How to Read the Psalms for All They’re Worth

I grew up when MTV actually played music videos.  MTV was so culturally pervasive that it was darn near impossible to hear a song without thinking of the video that went along with it.  Heck. I still can’t hear Whitesnake’s “Here I Go Again” without picturing Tawny Kitaen and a couple of Jaguars…give me a moment.

The thing about music before and after MTV is that it relies not on visuals but on piercing the heart via the mind.  Even though I was a teenage metal head, I still loved The Eagles’ “Hotel California” especially after living in Hollywood because it so perfectly encapsulated the experience.  I was walking down the Sunset Strip one day at age 18 when I looked up to cardboard cutouts of James Dean, Marilyn Monroe and John Belushi when the line “you can check out but you can never leave” suddenly made perfect sense.

Music is a powerful tool to move people BUT it must be taken on its own terms. If you try to interpret a song too literally, it loses its power and the Psalms are the same.
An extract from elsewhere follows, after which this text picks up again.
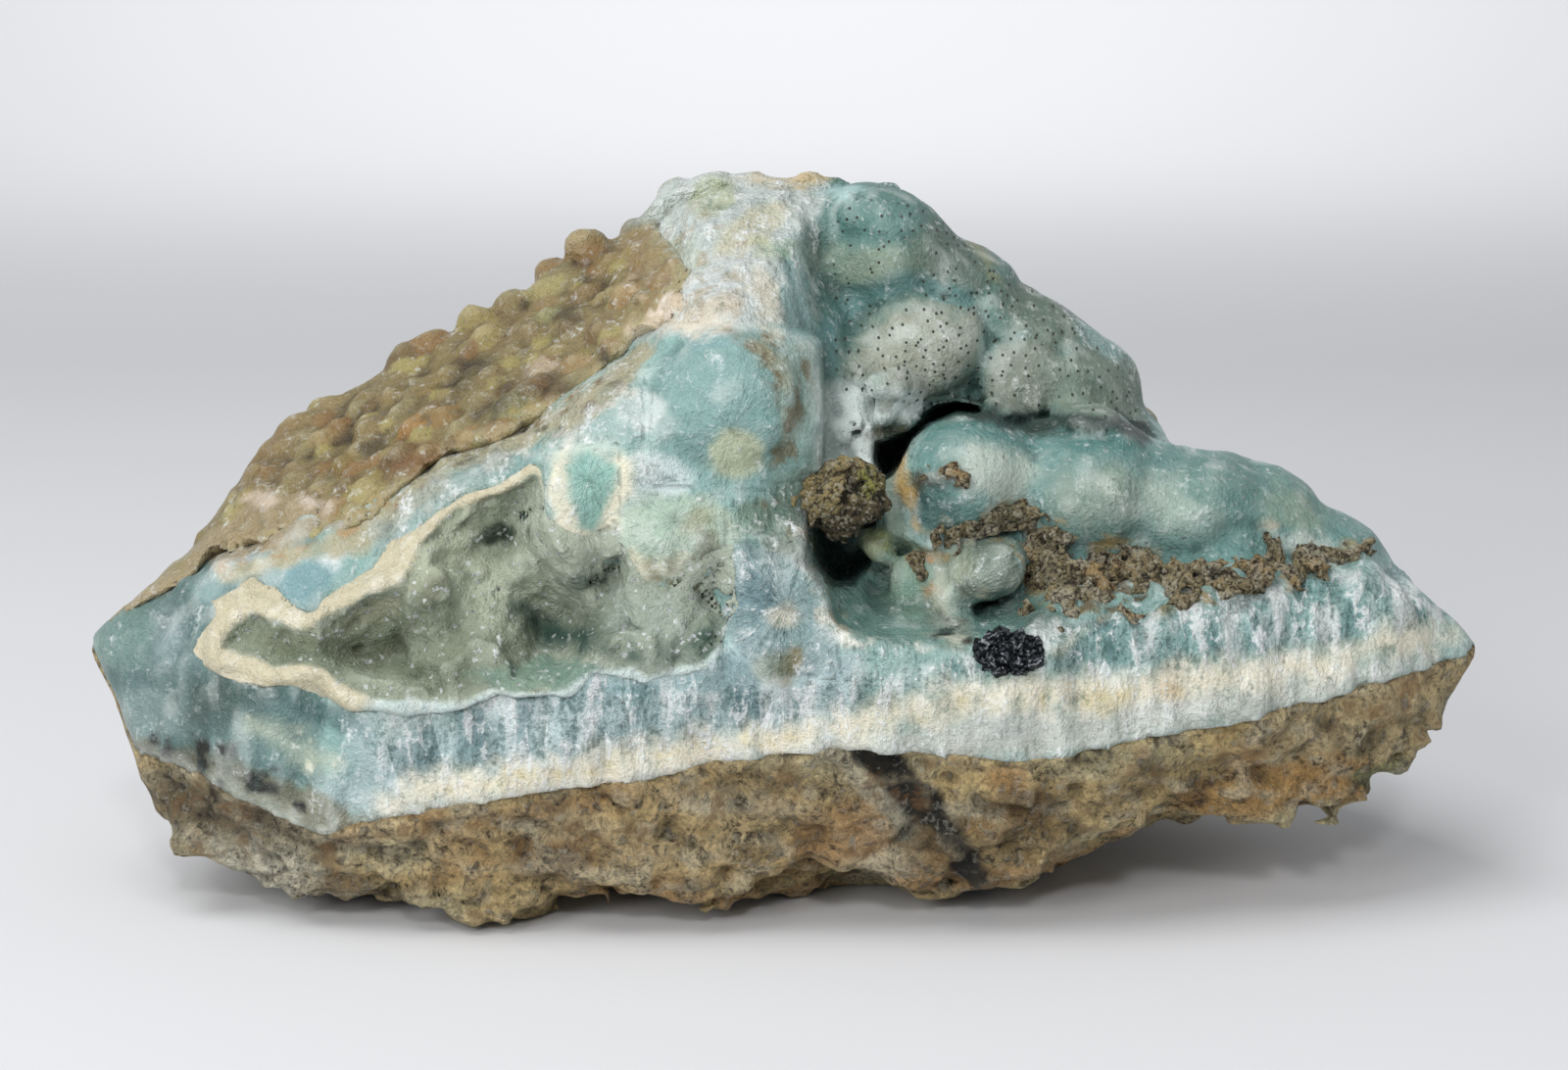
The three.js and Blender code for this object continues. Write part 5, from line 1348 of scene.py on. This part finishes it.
# ---- Dark crystals ----
# A cluster of small black metallic cubes, probably sphalerite or galena, grown through one another where the
# ledge meets the middle hollow.
# Its middle on the broken face and how far it reaches from there; the crystals are tried over a field.
CLUSTER, CLUSTER_REACH = (17.1, -8.9), (2.4, 1.5)
TRIED, FIELD = 230, (5.6, 3.6)
CUBE = np.array(list(np.ndindex(2, 2, 2))) - 0.5
CUBE_FACES = np.array([(0, 1, 3, 2), (4, 6, 7, 5), (0, 4, 5, 1), (2, 3, 7, 6), (0, 2, 6, 4), (1, 5, 7, 3)])
spread = []
for i in range(TRIED):
    a, b, c = [float(chance(i, k, 9)) for k in range(3)]
    u, v = CLUSTER[0] + FIELD[0] * (a - 0.5), CLUSTER[1] + FIELD[1] * (b - 0.5)
    if math.hypot((u - CLUSTER[0]) / CLUSTER_REACH[0], (v - CLUSTER[1]) / CLUSTER_REACH[1]) < 1:
        spread.append((u, v, 0.4 + 0.6 * c))
sites, _ = meets(vein, vein_axes, sights(spread, np.arange(-24, 0, 0.2)))
corners, faces = [], []
for i, (site, (_, _, size)) in enumerate(zip(sites, spread)):
    turn = np.linalg.qr(np.array([[float(chance(i, j, k)) - 0.5 for j in range(3)] for k in range(3)]))[0]
    turn = turn * np.sign(np.linalg.det(turn))
    faces.append(CUBE_FACES + 8 * i)
    corners.append(site + (0, -0.1, 0) + size * CUBE @ turn.T)


def dark_finish(start):
    """Black metallic crystal with worn, slightly brown faces."""
    fine = start.node("TexNoise", Vector=start.millimetres(), Scale=3.0, Detail=4.0)
    black = (0.006, 0.008, 0.01, 1)
    colour = start.mixed(fine.ramp(0.45, 0.65), black, (0.13, 0.14, 0.15, 1))
    bump = start.node("Bump", Height=fine, Strength=0.7, Distance=0.0002)
    return {"Base Color": colour, "Roughness": 0.08 + fine * 0.3, "Normal": bump}


finish = material("black_metallic", dark_finish, Metallic=0.85)
piece("dark_cube_cluster", (np.concatenate(corners), np.concatenate(faces)), finish, "dark_crystal",
      "dark_crystals", smooth_faces=False)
The Psalms were songs written to God by the people of God several thousands of years ago, which means that in order to truly understand them you have to do a little historical investigation. But the investigation can be too much of an academic exercise if it robs the Psalms of their emotional power.  One can turn the study of the Psalms into the “How to Measure Poetry” essay from the beginning of Dead Poet’s Society.

The Psalms are an oddity because they are the people of God’s words to the Lord which He has used to become HIs words to us! Why did God do such thing? Because they serve as wonderful poetic phrases that serve to express feelings we cannot find the right words to state ourselves and we should use them as such.

There are so many different kinds of Psalms.  For example, in the words of scholars Gordon Fee and Douglas Stuart, laments “either express or presuppose deep trust in Yahweh, help a person to express struggles, suffering, or disappointment to the Lord.” (e.g., Psalm 88) but there are also Thanksgiving Psalms (e.g., Psalm 65); Praise Psalms (e.g., Psalm 8); Salvation History Psalms (e.g., Psalm 78); Celebration or Affirmation Psalms, which, among other things, include enthronement Psalms (e.g., Psalm 24); Wisdom Psalms (e.g., Psalm 36); and Psalms of Trust (e.g., Psalm 11).

The best way to read the Psalms is to study them carefully and separate them into the above categories and then use them in prayer depending on your mood and spiritual need.  I become quickly irritated with Christians who feel the need to fake happiness all the time.  Let’s face it, sometimes life sucks and God knows when we are full of it because He is God! Do you think you can fool God?

Use the Psalms to pray to God when you don’t feel you have the right words to pray to God.  I get that if you are constantly praying Psalms of lament that you may need a little counseling but those days will come. If David had them, so will we. The Psalms are honest expressions and we Christians need to express ourselves honestly to God.  We tend to lapse into a silly state of mind that seems to think God is a virgin eared old man who is easily offended.  We forget that our Lord sees every sin including every murder, rape. molestation, etc. He also sees every sin we commit. We aren’t fooling Him even if we pray in King James English!

The Psalms are honest and we need to be honest as well.  We need to read, study and use the Psalms to help us praise God and be brutally honest with God.  We cannot have a healthy relationship with our Lord when we try to lie to Him.  The Psalms are grace upon grace because they can so powerfully help us pray.  Do yourself a favor and engage them every day.